Карлица надолго задумалась, сидела со скорбным лицом, переживая то ли за себя, то ли за обеих вместе. Потом посмотрела на меня своим умными, проницательным взглядом:
— Ты бы, что ли, Ксению бабой сделал. Хоть попробует…
Ее предложение было так прямо и неожиданно, что я не сразу нашел, что ответить. Вернее будет сказать, вообще не нашелся, похмыкал, пошнырял глазами по стенам светлицы, потом уставился на стрельчатое окно с цветным стеклом. Было непонятно, от кого, собственно, исходит предложение, от маленькой доброхотки или самой принцессы.
— Ну, как, сможешь или оробеешь? — не дождавшись ответа, поинтересовалась Матрена.
— Этого Ксения сама хочет? — наконец спросил я севшим от волнения голосом.
— Какая же девка такого не хочет, да еще весной! — насмешливо, но неопределенно сказала она. — Ей, может, это самой невдомек, да только все у нас в одном…
— Да, конечно, любовь самое главное. Только…
Что «только» я не знал, потому фразу не договорил.
— Она-то тебе люба? — не услышав вразумительно ответа, Матрена пытливо посмотрела мне в глаза.
— О чем ты говоришь, мало сказать, люба…
— Так пади в ноги, попроси, чтобы смилостивилась, допустила.
Услышав такое предложение, я сразу успокоился, но и разочаровался.
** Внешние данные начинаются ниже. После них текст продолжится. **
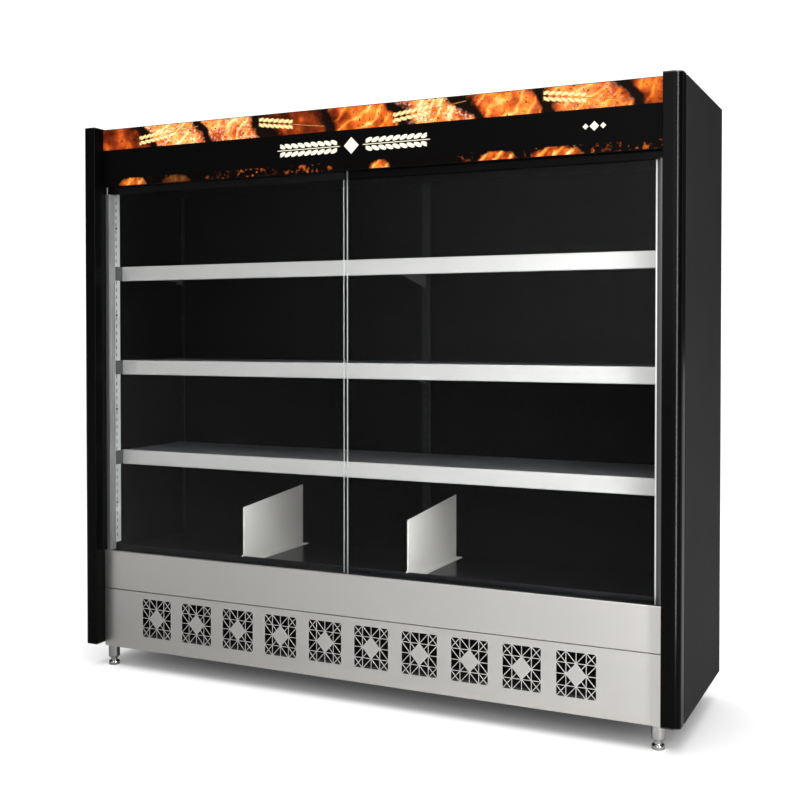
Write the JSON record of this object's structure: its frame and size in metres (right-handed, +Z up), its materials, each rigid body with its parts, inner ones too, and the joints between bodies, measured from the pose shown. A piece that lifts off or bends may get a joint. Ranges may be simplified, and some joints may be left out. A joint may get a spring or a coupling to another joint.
{
  "type": "bread display case",
  "caption": "Free-standing bread display case with sliding glass doors, adjustable shelves, bin deck, lit header and ventilated steel front.",
  "frame": {"origin": "on the floor, under the middle of the case", "axes": "+X along the case to the customer's right, +Y from the customer's side to the back, +Z up"},
  "size_m": [2.02, 0.6, 1.835],
  "materials": {
    "black_satin": "satin black powder coat",
    "charcoal_paint": "matt charcoal powder coat",
    "black_plastic": "moulded matt",
    "header_paint": "gloss black",
    "header_print": "gloss printed film",
    "liner_paint": "satin dark grey paint",
    "stainless": "horizontal brushed grain",
    "shelf_steel": "fine brushed, bright folded edges",
    "shelf_paint": "satin dark grey paint",
    "bracket_steel": "darkened zinc",
    "standard_steel": "zinc plated",
    "black_steel": "satin black paint",
    "deck_gloss": "gloss black enamel",
    "divider_grey": "light grey satin paint",
    "aluminium_bright": "bright anodised",
    "aluminium_black": "black anodised",
    "polished_steel": "polished",
    "frame_steel": "grey primer",
    "galvanised": "galvanised",
    "door_glass": "clear toughened, polished edges",
    "rubber_black": "matt",
    "roller_nylon": "turned nylon",
    "opal": "opal diffuser",
    "led_green": "white coated board",
    "white_housing": "moulded white",
    "cable_black": "sheathed lead",
    "screw_zinc": "zinc plated"
  },
  "bodies": {
    "root": {"base_rails": "frame_steel", "frame_uprights": "frame_steel", "frame_crossbars": "frame_steel", "legs": "polished_steel", "levelling_feet": "polished_steel", "left_side_panel": "charcoal_paint", "right_side_panel": "charcoal_paint", "left_side_liner": "liner_paint", "right_side_liner": "liner_paint", "left_post": "black_satin", "right_post": "black_satin", "post_end_caps": "black_plastic", "back_panel_left": "galvanised", "back_panel_right": "galvanised", "back_liner": "liner_paint", "roof_panel": "charcoal_paint", "header_fascia": "header_paint", "header_graphic": "header_print", "header_ceiling": "liner_paint", "door_top_track": "black_satin", "door_bottom_track": "aluminium_black", "door_bumpers": "rubber_black", "left_jamb": "aluminium_bright", "right_jamb": "aluminium_bright", "left_front_standard": "standard_steel", "right_front_standard": "standard_steel", "rear_standards": "black_steel", "front_upper_panel": "stainless", "front_grille_panel": "stainless", "base_pan": "galvanised", "bin_deck": "deck_gloss", "shelf_lower": "shelf_paint", "shelf_middle": "shelf_paint", "shelf_top": "shelf_paint", "shelf_lip_covers": "shelf_steel", "right_shelf_brackets": "bracket_steel", "left_shelf_brackets": "bracket_steel", "centre_shelf_brackets": "bracket_steel", "shelf_stiffeners": "shelf_paint", "light_housing": "white_housing", "led_board": "led_green", "light_diffuser": "opal", "light_end_caps": "white_housing", "led_driver": "white_housing", "switch_body": "black_plastic", "power_inlet": "black_plastic", "header_wiring": "cable_black", "panel_screws": "screw_zinc", "frame_screws": "screw_zinc"},
    "left_door": {"left_door_glass": "door_glass", "left_door_shoe": "aluminium_black"},
    "right_door": {"right_door_glass": "door_glass", "right_door_shoe": "aluminium_black"},
    "left_door_front_wheel": {"left_door_roller_a": "roller_nylon"},
    "left_door_rear_wheel": {"left_door_roller_b": "roller_nylon"},
    "right_door_front_wheel": {"right_door_roller_a": "roller_nylon"},
    "right_door_rear_wheel": {"right_door_roller_b": "roller_nylon"},
    "light_switch": {"switch_rocker": "black_plastic"},
    "left_divider": {"divider_left": "divider_grey"},
    "right_divider": {"divider_right": "divider_grey"}
  },
  "joints": [
    {"name": "left_door_slide", "type": "slide", "parent": "root", "child": "left_door", "axis": [1, 0, 0], "range_m": [0, 0.97]},
    {"name": "right_door_slide", "type": "slide", "parent": "root", "child": "right_door", "axis": [1, 0, 0], "range_m": [-0.9, 0]},
    {"name": "left_door_front_wheel_turn", "type": "hinge", "parent": "left_door", "child": "left_door_front_wheel", "pos_m": [-0.843, -0.24, 0.3653], "axis": [0, 1, 0], "range_deg": [0, 6176.2]},
    {"name": "left_door_rear_wheel_turn", "type": "hinge", "parent": "left_door", "child": "left_door_rear_wheel", "pos_m": [-0.132, -0.24, 0.3653], "axis": [0, 1, 0], "range_deg": [0, 6176.2]},
    {"name": "right_door_front_wheel_turn", "type": "hinge", "parent": "right_door", "child": "right_door_front_wheel", "pos_m": [0.066, -0.22, 0.3653], "axis": [0, 1, 0], "range_deg": [-5730.6, 0]},
    {"name": "right_door_rear_wheel_turn", "type": "hinge", "parent": "right_door", "child": "right_door_rear_wheel", "pos_m": [0.843, -0.22, 0.3653], "axis": [0, 1, 0], "range_deg": [-5730.6, 0]},
    {"name": "light_switch_press", "type": "hinge", "parent": "root", "child": "light_switch", "pos_m": [0.88, -0.15, 1.654], "axis": [0, 1, 0], "range_deg": [0, 20]},
    {"name": "left_divider_slide", "type": "slide", "parent": "root", "child": "left_divider", "axis": [1, 0, 0], "range_m": [-0.4, 0.25]},
    {"name": "right_divider_slide", "type": "slide", "parent": "root", "child": "right_divider", "axis": [1, 0, 0], "range_m": [-0.25, 0.6]}
  ],
  "couplings": [
    {"joint": "left_door_front_wheel_turn", "follows": "left_door_slide", "rad_per_m": 111.11},
    {"joint": "left_door_rear_wheel_turn", "follows": "left_door_slide", "rad_per_m": 111.11},
    {"joint": "right_door_front_wheel_turn", "follows": "right_door_slide", "rad_per_m": 111.11},
    {"joint": "right_door_rear_wheel_turn", "follows": "right_door_slide", "rad_per_m": 111.11}
  ]
}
Похоже, инициатива исходила «снизу», и сама предполагаемая жертва моей сексуальной агрессии о планах придворной шутихи знать не знала, ведать не ведала.
— Ты знаешь, Матрена, что я сам родом с дальней Украины и в ваших обычаях не разбираюсь. Тем более, что с царскими дочками у меня пока знакомств не было Так что падать Ксении в ноги я погожу. К тому же, у вас здесь столько народа, что все равно вдвоем никогда не останешься.
— Невелика задача. Царевна к вечеру занедужит, ты останешься при ней, как прошлой ночью, а там как вам Бог даст. Постельничих девок я от нее отправлю, вот вы с ней и поговорите накоротке.
То, что Ксения к вечеру заболеет, кардинально меняло дело. Это могло говорить о том, что, возможно, Матрена действовала не только по своему разумению.
— Хорошо, только я не пойму, какая тебе от всего этого корысть?
— Нет в том корысти. Люба мне Ксения, знаю ее с младенчества. Хорошая она девочка. Пусть хоть напоследок любовь по согласию узнает.
На этой оптимистичной ноте наш разговор прервался. Царевна вернулась из церкви, и сразу же помещение наполнилось людьми. Я стушевался и присел в сторонке, исподтишка наблюдая, как она будет себя держать. Однако, если даже между Марфой и ней был какой-то сговор, заметить этого не удалось: взглядами они не обменивались и условных знаков не подавали. Да тому и не нашлось времени, царевна собиралась к обеду. На меня она практически не обращала внимания, что в связи с «открывшимися обстоятельствами» было вполне закономерно.